Motivation in learning
Student motivation is a crucial factor for academic goal achievement (Conley, 2012; Eccles, & Wigfield, 2002; Pintrich, 2003; Seifert, 2004; Winne, & Nesbit, 2010). Motivation is a multidimensional construct that can be described by using several important contributions (Efklides, 2011), such as the Carol Dweck’s Self-Theories (1999), the concept of Self-Efficacy introduced by Albert Bandura (1997) and the Achievement Goals Theory (Dweck, 1986; Dweck, & Leggett, 1988) later extended to Achievement and Avoidance Goals Theory (Elliot, Murayama, & Pekrun, 2011; Law, Elliot, & Murayama, 2012; Murayama, Elliot, & Yamagata, 2011). The social-cognitive theories of Dweck’s motivation deal with Self-perception and argues that students with an incremental vision of their own intelligence, compared to those with a fixed vision, have more academic success (Dweck, 1999). Research has highlighted that students who experience high self-efficacy have greater potential for academic success (Bong, & Skaalvik, 2003; Pajares, 1996; Zimmermann, 2000). The Achievement Goal theory has shown that students with mastery goals rather than performance goals have greater chances of learning effectively and getting good academic results (Dweck, & Leggett, 1988). The measure of the motivational components can be made by evaluating Self-perception, Self-efficacy, and mastery or performance goals. An incremental perception of the Self, high Self-efficacy, and mastery achievement goals reinforce intrinsic motivation (Ryan, & Deci, 2000) for effective self-regulated learning (Elliot, Murayama, & Pekrun, 2011; Eccles, & Wigfield, 2002).

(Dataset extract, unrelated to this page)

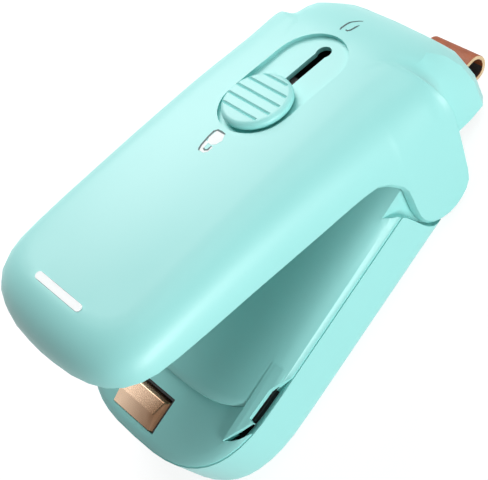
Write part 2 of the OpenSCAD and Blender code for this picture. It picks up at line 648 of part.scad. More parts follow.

Furthermore, resilience, which is a coping ability, can be taken into consideration because it has been shown that it is a transversal ability related to self-regulation while studying, emotional regulation and motivation. It plays an important role in the achievement of academic goals (Keye, & Pidgeon, 2013). In academic contexts, resilience allows students to deal with failures and keeps their motivation and desire for success alive.